Commodity Futures Trading Commission Act of 1974
- Long title: An Act to amend the Commodity Exchange Act to strengthen the regulation of futures trading, to bring all agricultural and other commodities traded on exchanges under regulation, and for other purposes.
- Enacted by: the 93rd United States Congress
- Effective: October 23, 1974

Citations
- Public law: 93-463
- Statutes at Large: 88 Stat. 1389

Codification
- Titles amended: 7 U.S.C.: Agriculture
- U.S.C. sections amended: 7 U.S.C. ch. 1 § 4a

Legislative history
- Introduced in the House as H.R. 13113 by William R. Poage (D-TX) on February 27, 1974; Committee consideration by House Agriculture, Senate Agriculture and Forestry; Passed the House on April 11, 1974 (281-43); Passed the Senate on September 9, 1974 (passed); Reported by the joint conference committee on September 27, 1974; agreed to by the House on October 9, 1974 (375-4) and by the Senate on October 10, 1974 (agreed); Signed into law by President Gerald Ford on October 23, 1974;

= Commodity Futures Trading Commission Act of 1974 =

U.S. legislative act

Commodity Futures Trading Commission (CFTC) Act of 1974 (P.L. 93-463) created the Commodity Futures Trading Commission, to replace the U.S. Department of Agriculture's Commodity Exchange Authority, as the independent federal agency responsible for regulating the futures trading industry.
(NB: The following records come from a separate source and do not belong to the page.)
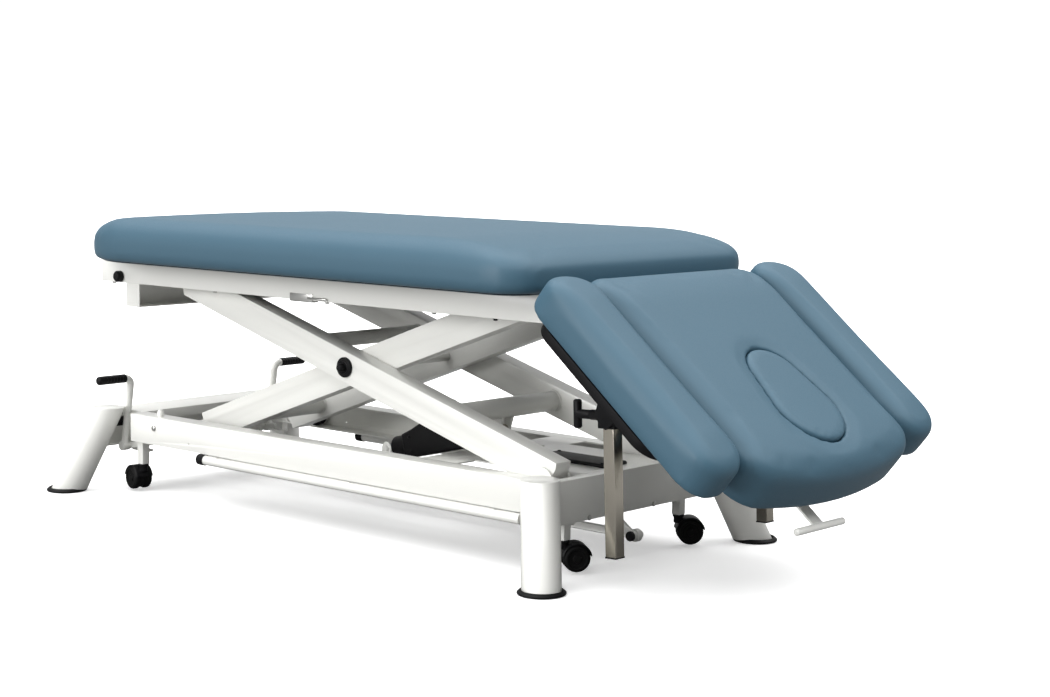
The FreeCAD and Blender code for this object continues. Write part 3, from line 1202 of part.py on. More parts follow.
CASTOR_STEMS = {"head_near": (HEAD_POST_X, -HEAD_POST_Y), "head_far": (HEAD_POST_X, HEAD_POST_Y),
                "foot_near": (FOOT_POST_X, -FOOT_POST_Y), "foot_far": (FOOT_POST_X, FOOT_POST_Y)}


def castor_placed(shape, name):
    x, y = CASTOR_STEMS[name]
    placed = shape.copy()
    placed.rotate(ORIGIN, Z_AXIS, CASTOR_HEADINGS[name])
    placed.translate(vec(x, y, 0))
    return placed


def castor_fork():
    """Stem, neck, web between the wheels and the hood over them."""
    half = WHEEL_GAP / 2 - SOFT_GAP
    side = WHEEL_GAP / 2 + WHEEL_WIDTH + 1
    neck_top = CASTOR_POST_BOTTOM - SOFT_GAP
    stem = Part.makeCylinder(5.5, 25, vec(0, 0, neck_top), Z_AXIS)
    neck = Part.makeCylinder(9.0, neck_top - 46, vec(0, 0, 46), Z_AXIS)
    collar = Part.makeCylinder(11.0, 4.0, vec(0, 0, neck_top - 4), Z_AXIS)
    web = rod_y(WHEEL_OFFSET, WHEEL_CENTRE_Z, -half, half, WHEEL_RADIUS - 3)
    hood = rod_y(WHEEL_OFFSET, WHEEL_CENTRE_Z, -side, side, WHEEL_RADIUS + 3)
    hood = hood.makeChamfer(4.0, [e for e in hood.Edges if e.Length > 100])
    inside = [rod_y(WHEEL_OFFSET, WHEEL_CENTRE_Z, y0, y0 + side - half, WHEEL_RADIUS + 0.8)
              for y0 in (-side, half)]
    cover = hood.cut(inside).common(block(-60, 60, -60, 60, WHEEL_CENTRE_Z + 4, 90))
    shape = fused(web, cover, neck, collar, stem)
    shape = shape.cut([rod_y(WHEEL_OFFSET, WHEEL_CENTRE_Z, y0, y0 + side - half, WHEEL_RADIUS + 0.8)
                       for y0 in (-side, half)])
    return shape.cut(rod_y(WHEEL_OFFSET, WHEEL_CENTRE_Z, -half, half, 4.0 + RUNNING_CLEARANCE))


def castor_wheels():
    inner = WHEEL_GAP / 2
    disc = rod_y(WHEEL_OFFSET, WHEEL_CENTRE_Z, inner, inner + WHEEL_WIDTH, WHEEL_RADIUS)
    disc = disc.makeChamfer(3.0, [e for e in disc.Edges if e.Length > 140])
    hub = vec(WHEEL_OFFSET, inner + WHEEL_WIDTH, WHEEL_CENTRE_Z)
    dish = Part.makeCone(14.0, 10.0, 3.0, hub, vec(0, -1, 0))
    disc = disc.cut(dish)
    axle = rod_y(WHEEL_OFFSET, WHEEL_CENTRE_Z, -inner - 4, inner + 4, 4.0)
    return fused(disc, mirrored(disc), axle)


# Foot control bars

def foot_bars():
    """Both long press bars and the cross bar between them, bored for their guide pins."""
    wall = FOOT_BAR_WALL
    parts = []
    cores = []
    for side in (-1, 1):
        start = vec(FOOT_BAR_START_X, side * BEAM_OUTER_Y, FOOT_BAR_Z)
        end = vec(FOOT_BAR_END_X, side * BEAM_OUTER_Y, FOOT_BAR_Z)
        parts.append(rod(start, end, FOOT_BAR_RADIUS))
        cores.append(rod(start, end - vec(wall, 0, 0), FOOT_BAR_RADIUS - wall))
    parts.append(rod_y(FOOT_BAR_CROSS_X, FOOT_BAR_Z, -BEAM_OUTER_Y, BEAM_OUTER_Y, FOOT_BAR_RADIUS - wall))
    shape = fused(*parts).cut(cores)
    holes = [Part.makeCylinder(HANGER_PIN_RADIUS + RUNNING_CLEARANCE, FOOT_BAR_RADIUS * 2,
                               vec(x, side * BEAM_OUTER_Y, FOOT_BAR_Z), Z_AXIS)
             for x in HANGER_PIN_XS for side in (-1, 1)]
    return [shape.cut(holes)]


def foot_bar_caps():
    y = -BEAM_OUTER_Y
    x0 = FOOT_BAR_START_X
    cap = rod(vec(x0 - 4, y, FOOT_BAR_Z), vec(x0 + 18, y, FOOT_BAR_Z), FOOT_BAR_RADIUS + 1.5)
    cap = cap.makeChamfer(2.5, [e for e in cap.Edges if e.CenterOfMass.x < x0 - 3])
    return pair(cap.cut(rod(vec(x0, y, FOOT_BAR_Z), vec(x0 + 18, y, FOOT_BAR_Z), FOOT_BAR_RADIUS)))


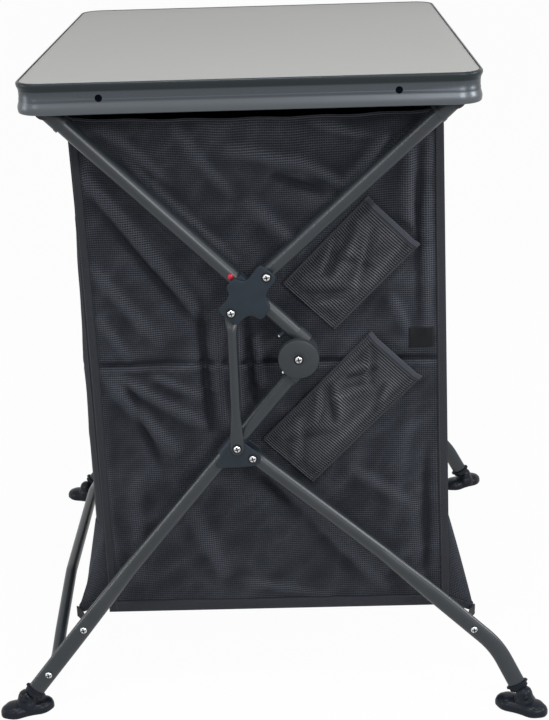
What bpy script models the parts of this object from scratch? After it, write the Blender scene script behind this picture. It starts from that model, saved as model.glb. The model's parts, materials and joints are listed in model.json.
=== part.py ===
"""A fabric camp kitchen cupboard: a mesh box hung in a folding tube frame, under a lift-off table top.

Metres, +Z up. X runs along the table, Y from the front (-Y, with the roll-up door) to the back.
The origin is on the floor, under the middle of the table. The two end frames lie in planes
square to X and mirror each other; "near" is the end at -X and "far" the end at +X.
"""

import math

import bmesh
import bpy
from mathutils import Matrix, Vector
from mathutils.geometry import convex_hull_2d

# The whole cupboard
table_length = 0.600
table_depth = 0.500
table_height = 0.776
clearance = 0.0003
overrun = 0.002
round_sides = 16
curve_steps = 4

# Table top: a thin board in a rolled rim, on clips
rim_height = 0.034
rim_wall = 0.0025
rim_hollow = 0.002
rim_bead = 0.005
rim_ledge = 0.012
rim_ledge_thickness = 0.0016
rim_corner_radius = 0.028
rim_hole_radius = 0.004
rim_hole_depth = 0.0012
rim_hole_spread = 0.318
board_thickness = 0.010
board_reveal = 0.0005
clip_length = 0.022
clip_wall = 0.003
clip_spread = 0.300
clip_grip = 0.0142

# Tubes and the plane in which each end frame works
tube_radius = 0.008
tube_wall = 0.0012
frame_inset = 0.028
rail_spread = 0.443
rail_drop = 0.0315

# Hub that slides on the main tube, and the elbow below it
hub_back = 0.008
hub_height = 0.533
hub_pivot_reach = 0.029
hub_rim_reach = 0.041
hub_waist = 0.019
hub_nose_reach = 0.029
hub_lobe_spread = math.radians(25)
hub_plate = 0.004
hub_back_plate = 0.0034
hub_sleeve = 0.0110
hub_sleeve_length = 0.044
elbow_front = 0.0461
elbow_height = 0.4544
elbow_radius = 0.0235
elbow_barrel = 0.014
elbow_disc = 0.009
socket_radius = 0.0110
socket_length = 0.030
socket_web = 0.0075
socket_floor = 0.004
main_socket_start = 0.006
leg_socket_start = 0.016

# Legs, their bracket and the link that ties the bracket to the hub
leg_slope = math.radians(50.7)
leg_offset = 0.0094
bracket_along = 0.1325
bracket_plate = 0.0025
bracket_sleeve = 0.0105
bracket_tail = 0.030
bracket_head = 0.012
bracket_edge = 0.0095
link_pivot_offset = 0.0032
leg_pivot_offset = 0.0261
link_plate = 0.003
link_tube_radius = 0.0055
link_end_radius = 0.0078
link_flat_top = 0.020
link_flat_bottom = 0.040
leg_knee_along = 0.345
front_knee_along = 0.200
leg_splay = 0.028
leg_wide_radius = 0.0105
leg_thin_radius = 0.0058
leg_swage_share = 0.62
leg_toe = 0.003
front_foot_front = 0.305
front_bend_front = 0.279
front_bend_height = 0.078
front_bend_reach = 0.022
stretcher_radius = 0.0073
stretcher_along = 0.500
stretcher_rise = 0.036
stretcher_bend_share = 0.42
stretcher_shoulder_share = 0.80
stretcher_end = 0.018
stretcher_seat = 0.0016

# Feet
foot_pivot_height = 0.026
foot_reach = 0.307
foot_length = 0.062
foot_width = 0.029
foot_thickness = 0.0125
foot_turn = math.radians(22)
foot_collar_length = 0.024
foot_collar_height = 0.037
foot_ear = 0.0042
foot_slack = 0.0028

# Pins, rivets and the snap button
pin_radius = 0.003
pin_head_radius = 0.0052
pin_head = 0.0024
foot_pin_radius = 0.0025
button_radius = 0.0032
button_proud = 0.0030
button_along = 0.028
button_depth = 0.006

# Corner fittings at the tops of the tubes
corner_radius = 0.0105
corner_length = 0.026
corner_cap = 0.005
corner_arm = 0.019

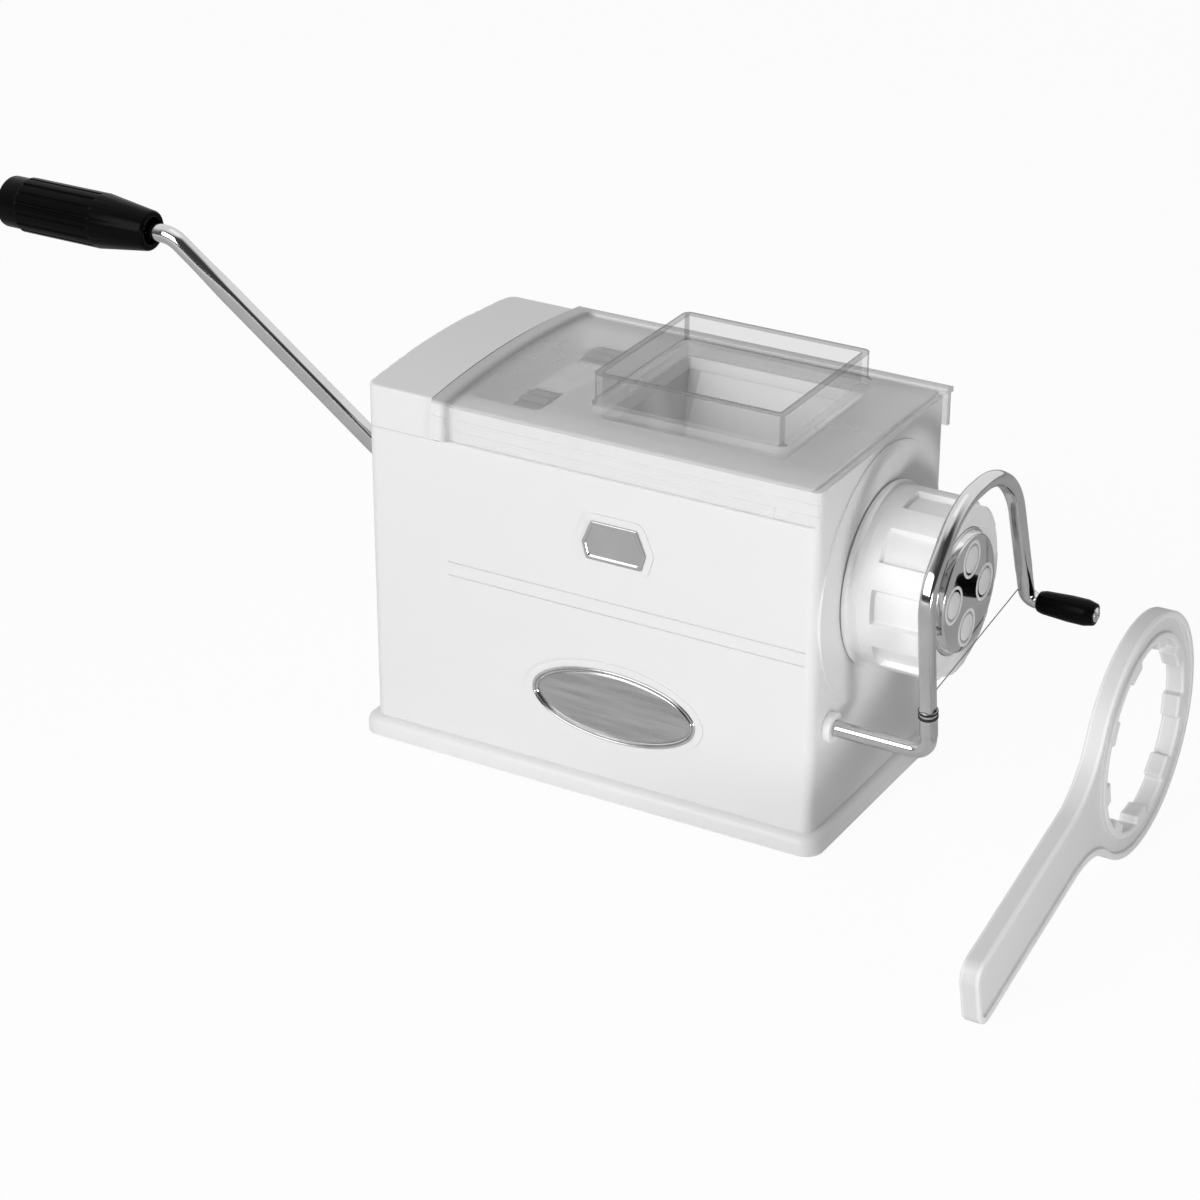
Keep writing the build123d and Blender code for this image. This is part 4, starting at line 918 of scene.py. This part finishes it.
def deckPlastic(rough):
    # Seen through the lid: painted shade along the left border, a painted highlight on the saddle between
    # the discs.
    def recipe(at):
        d = deck
        x, y = at.axis("X"), at.axis("Y")
        # the painted highlight on the saddle
        ridge = abs(x - d["ridgeX"] * mm).fade(d["ridgeSides"]) * abs(y).fade(d["ridgeEnds"])
        # painted shade along the left border
        tone = x.fade(d["borderTone"]).blend(grey(d["bowlGrey"]), grey(d["borderGrey"]))
        return {"Base Color": ridge.blend(tone, grey(d["ridgeGrey"])),
                "Roughness": unevenGloss(rough, 0.1, at.noise(plastic["handled"], 2.0)),
                "Normal": wavySkin(at)}
    return recipe


def gridLines(low, high, step, extra):
    count = int((high - low) / step)
    lines = {round(low + (high - low) * k / count, 4) for k in range(count + 1)}
    return sorted(lines | set(extra))


def makeDeck():
    d, f = deck, funnelRim
    slots = [side * (d["discY"] + way * d["slotHalf"]) for side in (-1, 1) for way in (-1, 1)]
    left, right, half = f["left"] - f["lap"], f["right"] + f["lap"], f["half"] + f["lap"]
    xs = gridLines(d["left"], d["right"], d["step"],
                   [d["left"] + d["edge"], d["right"] - d["edge"], d["slotLeft"], d["slotRight"],
                    left, right])
    ys = gridLines(d["front"], d["back"], d["step"],
                   slots + [d["front"] + d["edge"], d["back"] - d["edge"], -half, half])
    points = [(x, y, deckHeight(x, y)) for x in xs for y in ys]
    faces = []
    for i in range(len(xs) - 1):
        for j in range(len(ys) - 1):
            x, y = (xs[i] + xs[i + 1]) / 2, (ys[j] + ys[j + 1]) / 2
            mouth = left < x < right and abs(y) < half
            slot = d["slotLeft"] < x < d["slotRight"] and abs(abs(y) - d["discY"]) < d["slotHalf"]
            if not mouth and not slot:
                here = i * len(ys) + j
                faces.append((here, here + len(ys), here + len(ys) + 1, here + 1))
    finish["deckWhite"] = shade("deckWhite", deckPlastic(d["rough"]), white)
    adopt("deckSkin", meshFrom("deckSkin", points, faces), "deckWhite", "machine", smoothAngle=50)


def makeFunnelRim():
    f = funnelRim
    middle = (f["left"] + f["right"]) / 2
    alongX, alongY = (f["right"] - f["left"]) / 2 - f["corner"], f["half"] - f["corner"]
    turns = [(sx, sy, math.radians(start + more)) for sx, sy, start in
             ((1, 1, 0), (-1, 1, 90), (-1, -1, 180), (1, -1, 270)) for more in (0, 30, 60, 90)]
    points = []
    for sx, sy, turn in turns:
        for out, z in f["profile"]:
            size = f["corner"] + out
            points.append((middle + sx * alongX + size * math.cos(turn),
                           sy * alongY + size * math.sin(turn), z))
    mesh = meshFrom("funnelRim", points, stripFaces(len(turns), len(f["profile"])))
    adopt("funnelRim", mesh, "hopperWhite", "machine")


makeDeck()
makeFunnelRim()
print("deck and funnel rim made")


# Feed screw, base screws and feet

feedScrew = {    # mm
    "left": -65.0, "right": 123.0, "core": 7.5, "outer": 17.9, "pitch": 27.0, "thickness": 3.4,
    "socket": 5.1, "socketDepth": 12.3, "tip": 7.5, "sunk": 0.8,
}
fixings = {    # mm
    "screwX": 102, "screwY": 50.5, "joint": -75.2,             # where the two housings meet
    "footX": 84, "footY": 47.5,
    "screwTop": 7.0, "screwHead": 3.6, "headHeight": 2.4, "screwSlot": 1.0,
    "footRadius": 8.0, "footTop": 5.4, "footHollow": 0.8,
}


def makeFeedScrew():
    f = feedScrew
    length = f["right"] - f["left"] - 2 * f["thickness"]
    bottom = f["left"] + f["socketDepth"]
    core = [(f["left"], f["socket"], 0.2), (f["left"], f["core"], 0.5),
            (f["right"] - f["tip"], f["core"], 1.0), (f["right"], f["core"] / 2, 1.0), (f["right"], 0, 0),
            (bottom, 0, 0), (bottom, f["socket"], 0)]
    shaft = lathe("feedCore", roundCorners(core, 0.2), 0, axisHeight, evenAngles(48))
    start = f["left"] + f["thickness"]
    flight = grown("feedFlight", screwTree(), bpy.data.meshes.new("empty"),
                   Turns=length / f["pitch"], Length=length * mm, InnerRadius=(f["core"] - f["sunk"]) * mm,
                   OuterRadius=f["outer"] * mm, Thickness=f["thickness"] * mm,
                   Place=(start * mm, 0, axisHeight * mm), Finish=finish["hopperWhite"])
    adopt("feedCore", shaft, "hopperWhite", "crank", ["auger_screw"])
    adopt("feedFlight", flight, "hopperWhite", "crank")


def makeFixings():
    f = fixings
    tree = placesTree()
    middle = (f["joint"] + endFace) / 2
    screws = [(x, y, 0) for x in (-f["screwX"], middle, f["screwX"]) for y in (-f["screwY"], f["screwY"])]
    feet = [(0, 0, 0)] + [(x, y, 0) for x in (-f["footX"], f["footX"]) for y in (-f["footY"], f["footY"])]
    top, slot = f["screwTop"], f["screwTop"] - f["screwSlot"]
    under = top - f["headHeight"]
    head = [(top, 0, 0), (top, 1.9, 0), (top - 0.1, f["screwHead"], 0.3), (under, f["screwHead"], 0.8),
            (under, 1.2, 0.2), (slot, 0.9, 0.1), (slot, 0, 0)]
    foot = [(f["footTop"], 0, 0), (f["footTop"], f["footRadius"], 0.2), (0, f["footRadius"], 0.8),
            (0, 5.0, 0.5), (f["footHollow"], 4.6, 0.3), (f["footHollow"], 0, 0)]
    for name, outline, places, material, stands in (
            ("screwHeads", head, screws, "steel", "base_screws"),
            ("rubberFeet", foot, feet, "footRubber", "rubber_feet")):
        one = lathe(name, roundCorners(outline, 0.1), 0, 0, evenAngles(40))
        one.transform(Matrix.Rotation(-math.pi / 2, 4, "Y"))
        marks = bpy.data.objects.new(name + "Places", meshFrom(name + "Places", places, []))
        bpy.context.collection.objects.link(marks)
        placed = grown(name, tree, one, Places=marks, Finish=finish[material])
        bpy.data.objects.remove(marks)
        adopt(name, placed, material, "machine", [stands])


makeFeedScrew()
makeFixings()
print("feed screw and fixings made")


# Room and floor

def seenRays(tree):
    # The first is 1 for what the camera sees, also through clear pieces, the second for what mirrors see.
    rays = tree.nodes.new("ShaderNodeLightPath")
    seen = Wire(tree, rays.outputs["Is Camera Ray"]).larger(Wire(tree, rays.outputs["Is Transmission Ray"]))
    return seen, Wire(tree, rays.outputs["Is Glossy Ray"])


def makeRoom():
    world = bpy.data.worlds.new("studio")
    bpy.context.scene.world = world
    world.use_nodes = True
    tree = world.node_tree
    tree.nodes.clear()
    seen, mirrorRay = seenRays(tree)
    way = Wire(tree, tree.nodes.new("ShaderNodeTexCoord").outputs["Generated"])
    height = way.axis("Z")
    turn = math.radians(camera["azimuth"])
    toCamera = way.axis("X") * math.sin(turn) - way.axis("Y") * math.cos(turn)
    dim = height.smooth(*studio["roomAbove"]) * height.smooth(*studio["roomBelow"])
    dim = dim * toCamera.smooth(*studio["roomSide"])
    mirrored = studio["worldWhite"] - dim * studio["roomDim"]
    room = studio["worldLevel"] * (1 - studio["rightDim"] * way.axis("X").smooth(*studio["rightFade"]))
    level = room + (studio["worldWhite"] - room) * seen
    level = level + (mirrored - level) * mirrorRay
    glow = seen.node("ShaderNodeBackground", None, {"Color": (1, 1, 1, 1), "Strength": level})
    seen.node("ShaderNodeOutputWorld", None, {"Surface": glow})


def makeFloor():
    material = bpy.data.materials.new("paleFloor")
    material.use_nodes = True
    tree = material.node_tree
    tree.nodes.clear()
    place = Wire(tree, tree.nodes.new("ShaderNodeTexCoord").outputs["Object"])
    paper = place.noise(3.0, 2.0).blend(*(grey(level) for level in studio["floorGreys"]))
    matt = place.node("ShaderNodeBsdfDiffuse", None, {"Color": paper})
    glow = place.node("ShaderNodeEmission", None, {"Color": (1, 1, 1, 1), "Strength": 1.0})
    share = seenRays(tree)[0] * studio["floorGlow"]
    mixed = place.node("ShaderNodeMixShader", None, {0: share, 1: matt, 2: glow})
    place.node("ShaderNodeOutputMaterial", None, {"Surface": mixed})
    mesh = bpy.data.meshes.new("floor")
    reach, z = studio["floorReach"], -studio["floorDrop"]
    mesh.from_pydata([(-reach, -reach, z), (reach, -reach, z), (reach, reach, z), (-reach, reach, z)], [],
                     [(0, 1, 2, 3)])
    mesh.materials.append(material)
    floor = bpy.data.objects.new("floor", mesh)
    bpy.context.collection.objects.link(floor)


makeCamera()
makeRoom()
makeFloor()
for lamp in ("key", "fill", "top"):
    softbox(lamp)
bpy.context.scene.view_settings.view_transform = "Standard"
print("stage set")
The Act made extensive changes in the basic authority of Commodity Exchange Act of 1936, which itself had made extensive changes in the original Grain Futures Act of 1922. (7 U.S.C. 1 et seq.).

The H.R. 13113 legislation was passed by the 93rd U.S. Congressional session and signed into law by the 38th President of the United States Gerald Ford on October 23, 1974.